* **AIM**: Copy these lines exactly and nothing else: from the line holding "Write the Blender scene script behind this picture." to the line holding "obj.parent = empty", both lines included.

* **DATASET EXCERPTS**:
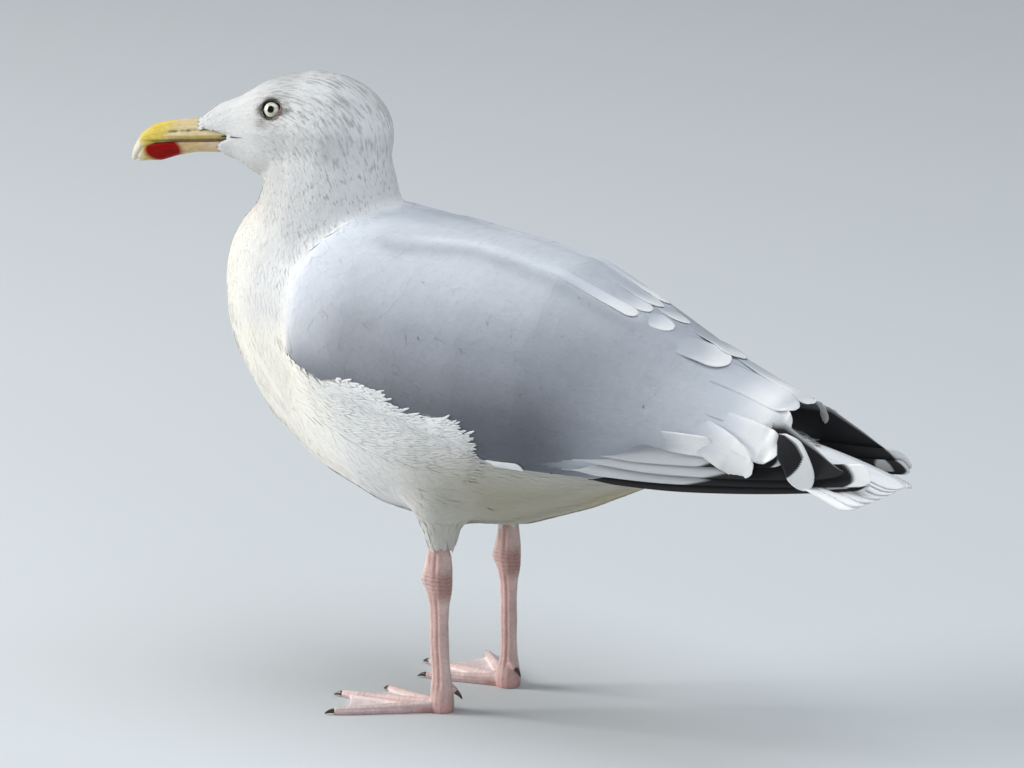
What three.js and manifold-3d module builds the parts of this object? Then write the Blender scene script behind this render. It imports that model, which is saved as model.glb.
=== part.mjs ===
==
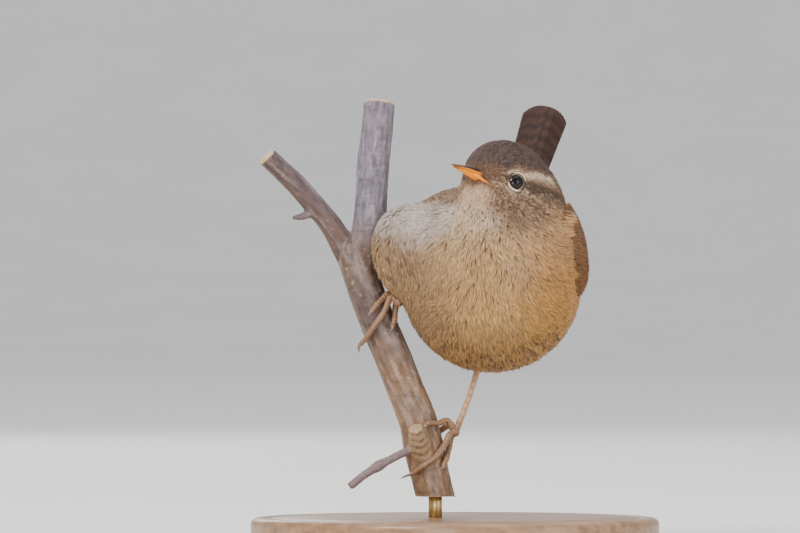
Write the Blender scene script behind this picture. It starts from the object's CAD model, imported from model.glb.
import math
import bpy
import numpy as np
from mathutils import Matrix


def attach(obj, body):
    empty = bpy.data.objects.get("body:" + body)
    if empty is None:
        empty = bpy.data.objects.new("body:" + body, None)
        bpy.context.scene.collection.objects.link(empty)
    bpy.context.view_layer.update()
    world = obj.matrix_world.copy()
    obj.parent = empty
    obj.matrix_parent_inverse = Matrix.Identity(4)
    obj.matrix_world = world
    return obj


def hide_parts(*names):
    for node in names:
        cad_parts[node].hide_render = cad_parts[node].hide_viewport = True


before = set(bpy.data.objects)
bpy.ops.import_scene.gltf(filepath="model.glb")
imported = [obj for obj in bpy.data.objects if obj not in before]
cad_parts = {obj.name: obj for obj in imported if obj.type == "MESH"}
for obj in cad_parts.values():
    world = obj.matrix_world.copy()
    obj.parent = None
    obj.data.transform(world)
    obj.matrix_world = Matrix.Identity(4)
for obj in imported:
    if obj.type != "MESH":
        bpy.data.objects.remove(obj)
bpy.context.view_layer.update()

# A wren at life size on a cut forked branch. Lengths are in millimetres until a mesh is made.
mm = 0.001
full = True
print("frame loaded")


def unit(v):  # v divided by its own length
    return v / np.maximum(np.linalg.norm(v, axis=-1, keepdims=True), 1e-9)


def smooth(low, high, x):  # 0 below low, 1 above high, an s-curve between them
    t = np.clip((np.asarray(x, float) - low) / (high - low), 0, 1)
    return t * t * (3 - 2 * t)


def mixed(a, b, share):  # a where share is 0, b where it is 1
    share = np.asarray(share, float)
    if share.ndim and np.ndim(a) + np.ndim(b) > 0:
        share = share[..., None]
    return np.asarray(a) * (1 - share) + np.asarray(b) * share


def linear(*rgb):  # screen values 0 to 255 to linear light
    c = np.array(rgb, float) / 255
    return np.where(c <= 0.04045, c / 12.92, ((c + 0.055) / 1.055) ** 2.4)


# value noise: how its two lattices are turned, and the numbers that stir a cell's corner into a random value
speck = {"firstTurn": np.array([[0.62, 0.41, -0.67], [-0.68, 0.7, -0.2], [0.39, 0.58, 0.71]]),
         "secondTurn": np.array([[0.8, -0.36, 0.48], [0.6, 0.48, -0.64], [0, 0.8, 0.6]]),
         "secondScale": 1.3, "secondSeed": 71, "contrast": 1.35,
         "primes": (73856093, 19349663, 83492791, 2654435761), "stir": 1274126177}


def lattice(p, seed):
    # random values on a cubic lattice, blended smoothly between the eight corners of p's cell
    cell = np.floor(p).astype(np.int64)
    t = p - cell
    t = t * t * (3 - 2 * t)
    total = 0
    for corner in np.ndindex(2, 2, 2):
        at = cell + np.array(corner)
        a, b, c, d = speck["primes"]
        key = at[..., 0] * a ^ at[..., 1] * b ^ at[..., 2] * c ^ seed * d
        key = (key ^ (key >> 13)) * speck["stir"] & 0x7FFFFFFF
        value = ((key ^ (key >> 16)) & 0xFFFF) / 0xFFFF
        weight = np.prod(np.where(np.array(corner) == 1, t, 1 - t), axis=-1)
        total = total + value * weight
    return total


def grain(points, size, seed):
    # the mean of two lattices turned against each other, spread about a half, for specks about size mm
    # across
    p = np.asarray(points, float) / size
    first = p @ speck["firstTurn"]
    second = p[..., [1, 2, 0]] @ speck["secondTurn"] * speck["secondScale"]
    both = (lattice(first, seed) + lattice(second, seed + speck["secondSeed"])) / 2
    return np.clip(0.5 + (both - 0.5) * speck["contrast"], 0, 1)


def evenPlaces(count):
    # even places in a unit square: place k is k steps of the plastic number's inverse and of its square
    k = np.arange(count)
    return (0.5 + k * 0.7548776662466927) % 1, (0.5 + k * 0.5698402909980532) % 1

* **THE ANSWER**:
Write the Blender scene script behind this picture. It starts from the object's CAD model, imported from model.glb.
import math
import bpy
import numpy as np
from mathutils import Matrix


def attach(obj, body):
    empty = bpy.data.objects.get("body:" + body)
    if empty is None:
        empty = bpy.data.objects.new("body:" + body, None)
        bpy.context.scene.collection.objects.link(empty)
    bpy.context.view_layer.update()
    world = obj.matrix_world.copy()
    obj.parent = empty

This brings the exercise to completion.